Al-Khansa reopened just weeks after East Mosul was cleared of militants in January. But its needs are still dire.

"We have shortages of everything," said the hospital's director, Dr Jamal Younis. "Beds, equipment, medicines."

At present, the hospital can only handle births and deaths, Younis said. For anything in between, patients have to travel to facilities miles away – an impossible expense for most.

In a hot and crowded room, Um Mohammad sat with her grandson, only a few months old and barely able to move. She said she had been waiting there for 15 days, trying to find $25 to pay for blood tests.

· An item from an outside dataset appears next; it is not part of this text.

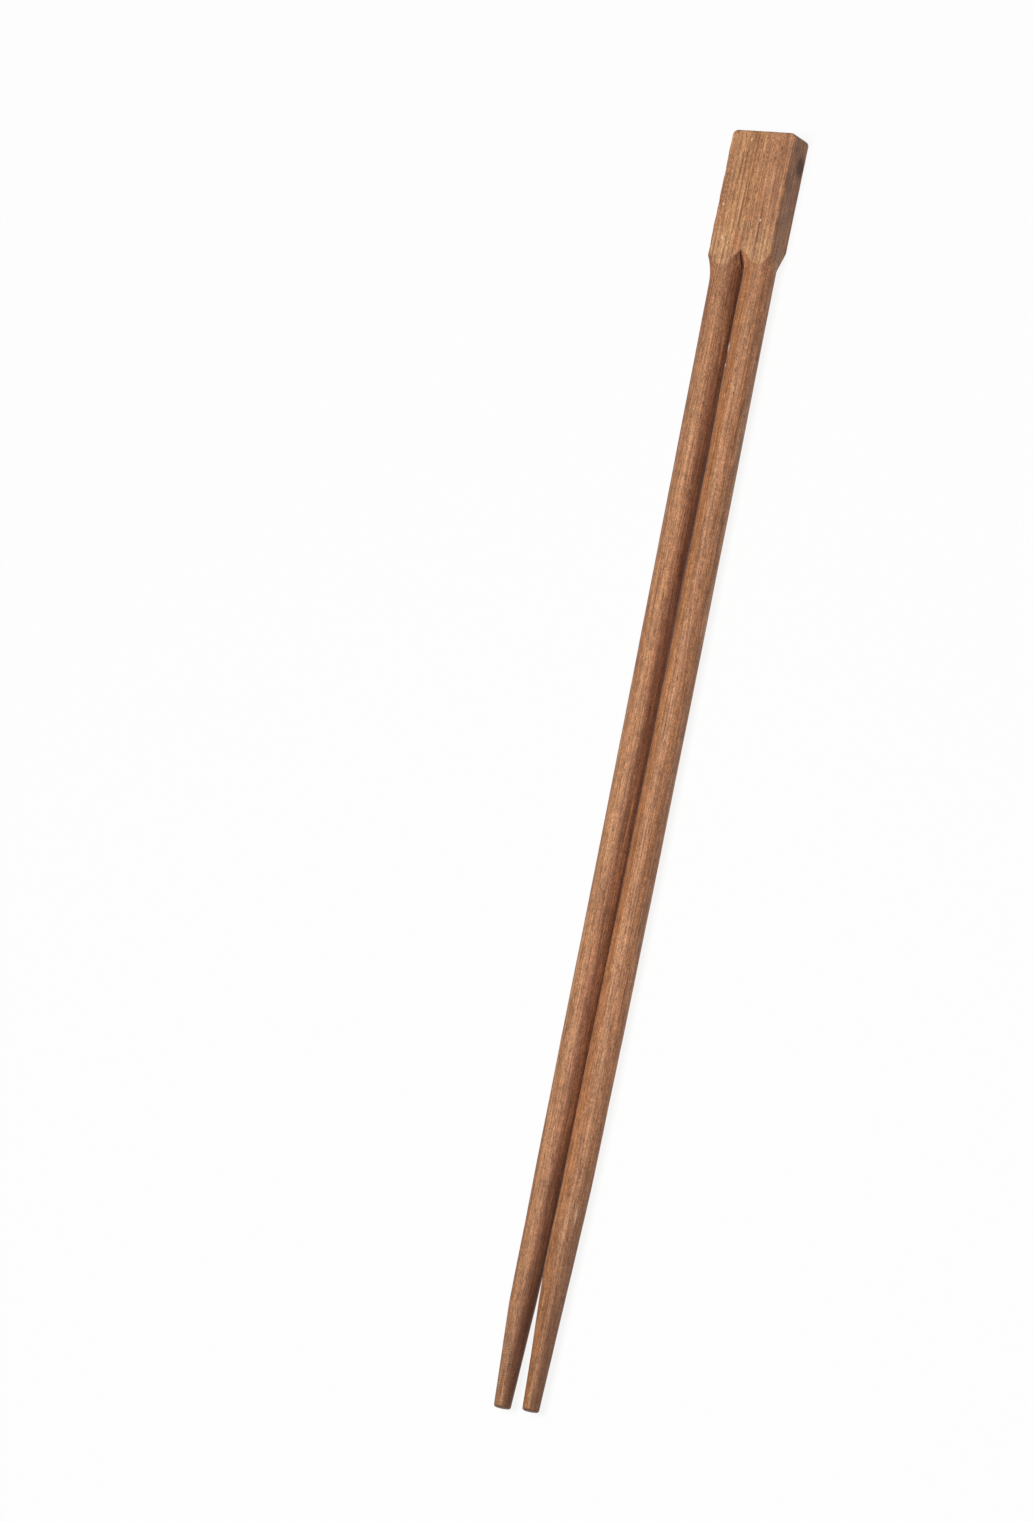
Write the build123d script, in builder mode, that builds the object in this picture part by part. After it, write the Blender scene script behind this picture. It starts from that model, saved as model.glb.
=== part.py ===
from build123d import *
from math import hypot
import os

# A pair of bamboo chopsticks that hasn't been split yet: two round sticks and the flat
# head that joins them are one piece, milled from a single strip of bamboo. It lies on
# the lower face of its head and on narrow flats under the sticks. X runs across the
# pair, Y runs along it from the tips to the butt of the head, and Z is up from the
# surface it lies on. Sizes in millimetres.

# Overall
overall_length = 230.0      # tips to butt
head_length = 24.9          # butt to where the sticks are fully round, on the upper side

# Sticks. Their undersides keep a narrow flat of the strip's lower face, on which the
# pair lies, level with the head.
stick_diameter = 5.6        # at the head and over most of the length
stick_gap = 0.75            # clear space between the sticks, where they leave the head
tip_lean = 0.35             # how far each stick leans towards the other, at its tip
taper_length = 80.0         # tip to where the gentle taper begins
point_length = 18.5         # tip to where the steep taper begins
point_diameter = 4.5        # where the steep taper begins
tip_diameter = 2.95
tip_edge_radius = 0.35
lower_flat_depth = 0.05     # how far the flat cuts into the round of a stick

# Head
side_land = 0.28            # how far the head stands out past each stick, at the side
upper_land = 0.08           # how far the head stands out above the sticks
butt_corner_radius = 0.6    # seen from above
head_edge_radius = 0.25     # along the four long edges and round the butt

# Shoulders, where the sticks swell into the head. The upper and the lower side are
# milled by two cutters, which don't start at quite the same place.
upper_shoulder_length = 3.9
lower_shoulder_length = 5.6
lower_shoulder_lead = 1.2   # how much nearer the butt the lower shoulder starts
shoulder_overrun = 0.12     # how far past the head's corners the shoulder's arc ends

# Slit, sawn between the sticks into the notch of the head
slit_width = 0.4
slit_depth = 3.1            # past the place where the sticks are fully round
slit_point_length = 0.8     # the slit narrows to nothing over this length

# Worked out
stick_pitch = stick_diameter + stick_gap
head_width = stick_pitch + stick_diameter + 2 * side_land
axis_height = stick_diameter / 2 - lower_flat_depth
head_thickness = axis_height + stick_diameter / 2 + upper_land
butt_y = overall_length / 2
shoulder_y = butt_y - head_length
stick_length = overall_length - head_length
head_reach = max(stick_pitch, head_width - stick_pitch) / 2
head_rise = max(axis_height, head_thickness - axis_height)
swell_radius = hypot(head_reach, head_rise) + shoulder_overrun

# Which way from the stick's axis each cutter's profile is drawn, before it is turned
# half way round that axis, then where its shoulder starts and how long it is.
cutters = [
    (-1, 0, upper_shoulder_length),
    (1, lower_shoulder_lead, lower_shoulder_length),
]

# What the cutters leave: two tapered round sticks that swell until they hold the whole
# section of the head. Each profile stands on the stick's axis, from the shoulder.
with BuildPart() as milled_form:
    for side in (-1, 1):
        stick_plane = Plane(
            origin=(side * stick_pitch / 2, shoulder_y, axis_height),
            x_dir=(stick_length, -side * tip_lean, 0),
            z_dir=(0, 0, 1),
        )
        for outward, shoulder_start, shoulder_length in cutters:
            swell_end = (outward * swell_radius, shoulder_start + shoulder_length)
            swell_start = (outward * stick_diameter / 2, shoulder_start)
            taper_start = (outward * stick_diameter / 2, taper_length - stick_length)
            point_start = (outward * point_diameter / 2, point_length - stick_length)
            with BuildSketch(stick_plane):
                with BuildLine():
                    TangentArc(swell_end, swell_start, tangent=(0, -1))
                    Line(swell_start, taper_start)
                    TangentArc(taper_start, point_start, tangent=(0, -1))
                    Polyline(
                        point_start,
                        (outward * tip_diameter / 2, -stick_length),
                        (0, -stick_length),
                        (0, head_length),
                        (outward * swell_radius, head_length),
                        swell_end,
                    )
                make_face()
            revolve(axis=Axis(stick_plane.origin, stick_plane.y_dir), revolution_arc=180)
    fillet(milled_form.edges().group_by(Axis.Y)[0], radius=tip_edge_radius)

# The strip of bamboo, cut down to that form, with the slit sawn between the sticks.
with BuildPart() as joined_chopsticks:
    with BuildSketch():
        strip = Rectangle(head_width, overall_length)
        fillet(strip.vertices().group_by(Axis.Y)[-1], radius=butt_corner_radius)
    extrude(amount=head_thickness)
    flat_faces = joined_chopsticks.faces().filter_by(Axis.Z)
    fillet(flat_faces.edges(), radius=head_edge_radius)
    add(milled_form.part, mode=Mode.INTERSECT)

    slit_end_y = shoulder_y + slit_depth
    with BuildSketch():
        with BuildLine():
            Polyline(
                (-slit_width / 2, shoulder_y),
                (-slit_width / 2, slit_end_y - slit_point_length),
                (0, slit_end_y),
                (slit_width / 2, slit_end_y - slit_point_length),
                (slit_width / 2, shoulder_y),
                close=True,
            )
        make_face()
    extrude(amount=head_thickness, mode=Mode.SUBTRACT)

joined_chopsticks.part.label = "joined_chopsticks"

os.makedirs("parts", exist_ok=True)
export_step(joined_chopsticks.part, "parts/joined_chopsticks.step")
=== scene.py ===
from math import atan2, cos, pi, radians, sin

import bmesh
import bpy
import numpy as np
from mathutils import Matrix, Vector, noise


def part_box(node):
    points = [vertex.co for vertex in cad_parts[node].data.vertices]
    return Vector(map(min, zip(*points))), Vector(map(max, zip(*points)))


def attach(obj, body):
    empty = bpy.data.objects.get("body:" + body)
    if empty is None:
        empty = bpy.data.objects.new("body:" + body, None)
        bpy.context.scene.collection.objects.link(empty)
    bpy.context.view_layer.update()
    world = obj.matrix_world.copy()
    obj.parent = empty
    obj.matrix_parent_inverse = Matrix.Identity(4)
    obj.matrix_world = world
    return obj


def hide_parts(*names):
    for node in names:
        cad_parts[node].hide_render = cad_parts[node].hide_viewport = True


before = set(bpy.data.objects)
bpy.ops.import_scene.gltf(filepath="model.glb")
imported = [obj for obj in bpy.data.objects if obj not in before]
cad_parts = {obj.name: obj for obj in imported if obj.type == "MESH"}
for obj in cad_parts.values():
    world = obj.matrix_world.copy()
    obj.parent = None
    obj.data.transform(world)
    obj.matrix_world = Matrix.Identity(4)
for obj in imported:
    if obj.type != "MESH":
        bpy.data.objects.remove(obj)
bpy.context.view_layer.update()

# A pair of joined bamboo chopsticks on a pale table. Shapes are worked out in
# millimetres, in the part's own frame: X across the pair, Y from the tips to the butt of
# the head, Z up from the table. The mesh is brought to metres when it is carved.

MM = 0.001
CAD_NODE = "joined_chopsticks"
cad_low, cad_high = (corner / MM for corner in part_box(CAD_NODE))

# ---------------------------------------------------------------- sizes of the part
HEAD_WIDTH = cad_high.x - cad_low.x
THICKNESS = cad_high.z - cad_low.z
BUTT_Y = cad_high.y
TIP_Y = cad_low.y

STICK_RADIUS = 2.8
STICK_PITCH = 6.35          # between the sticks' axes, at the head
AXIS_HEIGHT = 2.75
HEAD_LENGTH = 24.9          # butt to where the sticks are round
TIP_LEAN = 0.35             # how far each axis leans in, at the tip
TAPER_LENGTH = 80.0
POINT_LENGTH = 18.5
POINT_RADIUS = 2.25
TIP_RADIUS = 1.475
TIP_EDGE = 0.38
HEAD_EDGE = 0.25            # worn round on the head's long edges
BUTT_CORNER = 0.95
SLIT_HALF_WIDTH = 0.2
SLIT_DEPTH = 3.1
SLIT_POINT = 0.8            # the slit narrows to nothing over this length
SWELL_RADIUS = 4.4          # how wide the turned form grows inside the head
WORN_Y = (107.5, 103.5)     # the +X upper edge of the head is worn from here, fully from there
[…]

She has been living in a camp since an air strike flattened her house in West Mosul, killing her daughter and five of her grandchildren.

"I can't take him back to the camp without treatment or a diagnosis," she said, "but I don't have the money."

Al-Khansa has yet to receive funds for reconstruction from the Health Ministry. Instead it had been relying on NGOs and donations from residents and staff - most of whom have not been paid for more than two years, since Baghdad cut salaries to choke off funding to Islamic State.

"When the city was under Isis control, we were forced to come into work every day or they would punish us – seize our houses, beat us, threaten our families," said Aziz.

"But now, even though we're still unpaid and the walls have fallen down, we're happy to come in every day to help our community."